• [TASK DIRECTIONS]: Write out exactly the lines below that run from the one containing "const placed = [];" through the one containing "bpy.context.scene.collection.objects.link(empty)", both included, with no other lines.
--- START ---
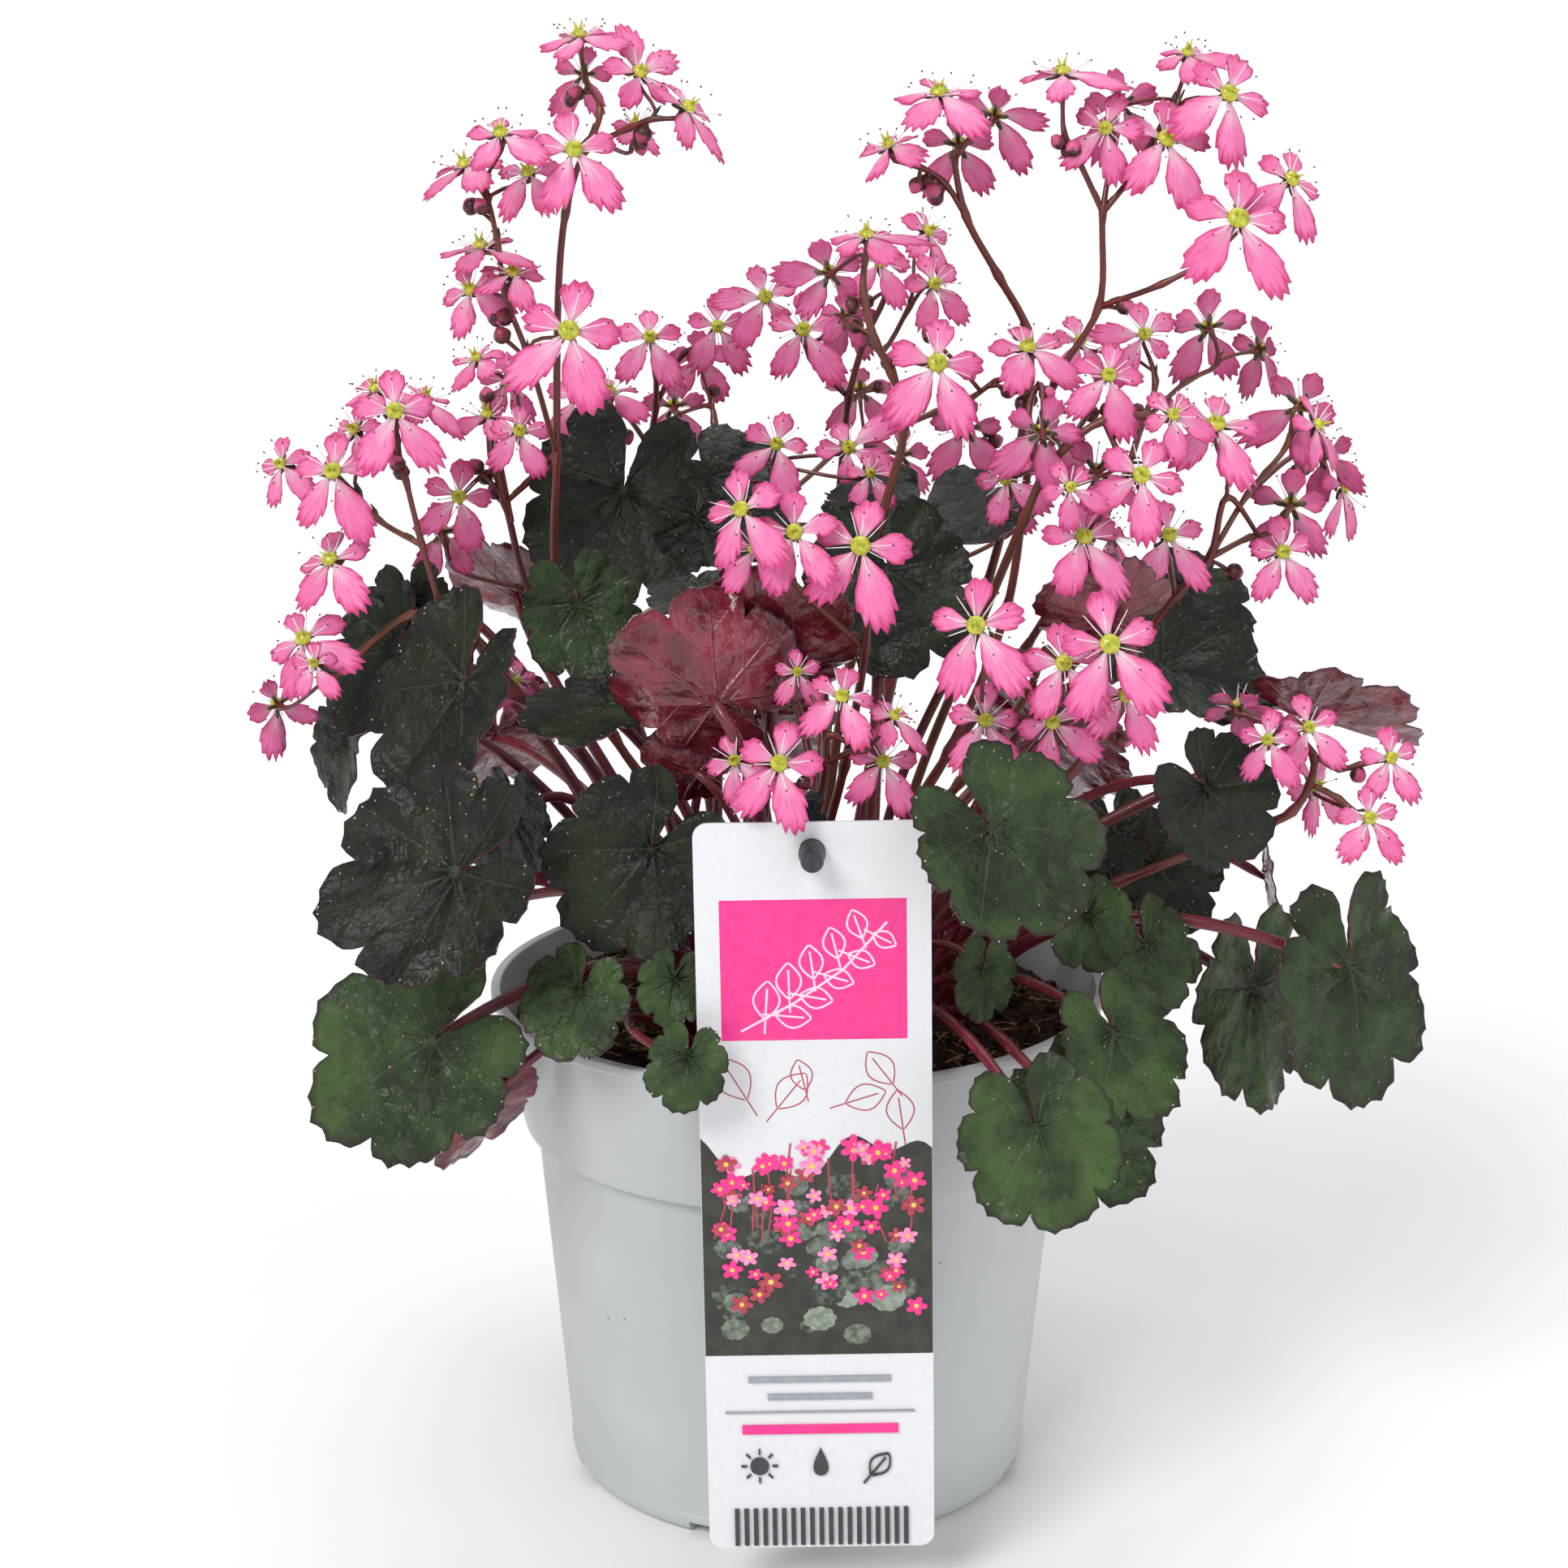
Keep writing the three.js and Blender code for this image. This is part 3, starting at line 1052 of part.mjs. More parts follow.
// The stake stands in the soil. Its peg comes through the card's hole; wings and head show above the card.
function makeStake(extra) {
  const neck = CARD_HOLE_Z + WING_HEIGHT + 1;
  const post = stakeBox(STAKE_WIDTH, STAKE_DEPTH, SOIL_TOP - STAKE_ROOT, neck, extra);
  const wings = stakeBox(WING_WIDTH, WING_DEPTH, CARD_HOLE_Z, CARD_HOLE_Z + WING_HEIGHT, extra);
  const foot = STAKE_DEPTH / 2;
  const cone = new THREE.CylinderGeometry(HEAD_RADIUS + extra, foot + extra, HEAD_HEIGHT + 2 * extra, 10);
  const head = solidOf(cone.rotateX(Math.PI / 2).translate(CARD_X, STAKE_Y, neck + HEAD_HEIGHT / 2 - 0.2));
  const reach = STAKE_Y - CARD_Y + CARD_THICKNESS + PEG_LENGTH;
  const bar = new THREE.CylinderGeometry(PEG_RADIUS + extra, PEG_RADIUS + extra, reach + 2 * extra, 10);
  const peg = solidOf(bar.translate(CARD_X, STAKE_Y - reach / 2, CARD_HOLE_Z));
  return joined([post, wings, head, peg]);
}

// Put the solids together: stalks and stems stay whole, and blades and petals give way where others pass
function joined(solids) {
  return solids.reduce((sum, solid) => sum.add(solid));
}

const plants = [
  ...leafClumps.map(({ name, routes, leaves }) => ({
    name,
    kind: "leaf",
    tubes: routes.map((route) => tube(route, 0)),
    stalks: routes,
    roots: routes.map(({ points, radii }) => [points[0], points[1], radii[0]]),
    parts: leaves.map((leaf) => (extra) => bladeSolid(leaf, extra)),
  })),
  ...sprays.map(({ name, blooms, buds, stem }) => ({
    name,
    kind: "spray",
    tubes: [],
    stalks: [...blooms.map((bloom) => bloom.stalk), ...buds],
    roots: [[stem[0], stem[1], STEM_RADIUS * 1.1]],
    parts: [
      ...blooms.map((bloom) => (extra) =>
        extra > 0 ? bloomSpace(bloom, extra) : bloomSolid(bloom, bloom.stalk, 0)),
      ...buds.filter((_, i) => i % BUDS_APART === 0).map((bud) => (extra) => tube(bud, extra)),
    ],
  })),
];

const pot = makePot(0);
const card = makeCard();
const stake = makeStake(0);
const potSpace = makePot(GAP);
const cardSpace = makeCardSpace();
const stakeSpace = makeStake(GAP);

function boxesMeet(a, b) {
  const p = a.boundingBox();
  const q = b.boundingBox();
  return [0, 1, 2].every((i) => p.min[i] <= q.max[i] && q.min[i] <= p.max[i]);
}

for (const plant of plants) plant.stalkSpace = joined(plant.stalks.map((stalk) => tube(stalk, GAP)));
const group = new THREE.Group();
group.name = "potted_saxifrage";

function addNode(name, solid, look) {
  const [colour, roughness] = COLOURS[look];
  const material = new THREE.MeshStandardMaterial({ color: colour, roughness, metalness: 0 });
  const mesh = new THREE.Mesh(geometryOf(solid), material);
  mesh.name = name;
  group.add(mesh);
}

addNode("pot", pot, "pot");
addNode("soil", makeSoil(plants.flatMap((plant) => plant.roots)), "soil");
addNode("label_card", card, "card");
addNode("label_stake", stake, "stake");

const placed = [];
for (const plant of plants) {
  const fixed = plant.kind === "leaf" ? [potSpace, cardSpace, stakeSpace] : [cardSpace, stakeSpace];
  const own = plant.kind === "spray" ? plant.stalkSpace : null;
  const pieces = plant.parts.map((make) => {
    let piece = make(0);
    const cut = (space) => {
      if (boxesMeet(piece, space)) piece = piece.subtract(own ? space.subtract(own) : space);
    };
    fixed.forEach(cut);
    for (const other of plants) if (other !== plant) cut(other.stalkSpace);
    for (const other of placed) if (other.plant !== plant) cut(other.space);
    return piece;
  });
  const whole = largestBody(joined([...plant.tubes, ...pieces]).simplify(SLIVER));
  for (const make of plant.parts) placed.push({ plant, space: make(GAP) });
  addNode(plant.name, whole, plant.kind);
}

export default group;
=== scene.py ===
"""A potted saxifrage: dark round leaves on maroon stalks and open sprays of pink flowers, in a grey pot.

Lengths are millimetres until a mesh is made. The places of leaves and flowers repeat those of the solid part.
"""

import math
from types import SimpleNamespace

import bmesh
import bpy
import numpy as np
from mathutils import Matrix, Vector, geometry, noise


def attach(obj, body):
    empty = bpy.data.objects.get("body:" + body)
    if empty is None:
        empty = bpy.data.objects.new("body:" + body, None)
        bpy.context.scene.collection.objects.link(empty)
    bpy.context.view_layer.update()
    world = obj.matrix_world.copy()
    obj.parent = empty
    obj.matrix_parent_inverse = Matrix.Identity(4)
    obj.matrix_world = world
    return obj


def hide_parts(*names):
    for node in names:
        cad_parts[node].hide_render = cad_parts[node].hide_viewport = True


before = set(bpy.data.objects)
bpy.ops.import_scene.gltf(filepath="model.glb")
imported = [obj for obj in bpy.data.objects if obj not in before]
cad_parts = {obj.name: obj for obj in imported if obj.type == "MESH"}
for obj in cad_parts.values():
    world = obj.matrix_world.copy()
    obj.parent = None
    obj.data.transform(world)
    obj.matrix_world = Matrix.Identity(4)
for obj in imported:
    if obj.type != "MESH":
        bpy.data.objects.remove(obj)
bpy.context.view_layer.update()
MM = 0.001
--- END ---
• [EXPECTED ANSWER]:
const placed = [];
for (const plant of plants) {
  const fixed = plant.kind === "leaf" ? [potSpace, cardSpace, stakeSpace] : [cardSpace, stakeSpace];
  const own = plant.kind === "spray" ? plant.stalkSpace : null;
  const pieces = plant.parts.map((make) => {
    let piece = make(0);
    const cut = (space) => {
      if (boxesMeet(piece, space)) piece = piece.subtract(own ? space.subtract(own) : space);
    };
    fixed.forEach(cut);
    for (const other of plants) if (other !== plant) cut(other.stalkSpace);
    for (const other of placed) if (other.plant !== plant) cut(other.space);
    return piece;
  });
  const whole = largestBody(joined([...plant.tubes, ...pieces]).simplify(SLIVER));
  for (const make of plant.parts) placed.push({ plant, space: make(GAP) });
  addNode(plant.name, whole, plant.kind);
}

export default group;
=== scene.py ===
"""A potted saxifrage: dark round leaves on maroon stalks and open sprays of pink flowers, in a grey pot.

Lengths are millimetres until a mesh is made. The places of leaves and flowers repeat those of the solid part.
"""

import math
from types import SimpleNamespace

import bmesh
import bpy
import numpy as np
from mathutils import Matrix, Vector, geometry, noise


def attach(obj, body):
    empty = bpy.data.objects.get("body:" + body)
    if empty is None:
        empty = bpy.data.objects.new("body:" + body, None)
        bpy.context.scene.collection.objects.link(empty)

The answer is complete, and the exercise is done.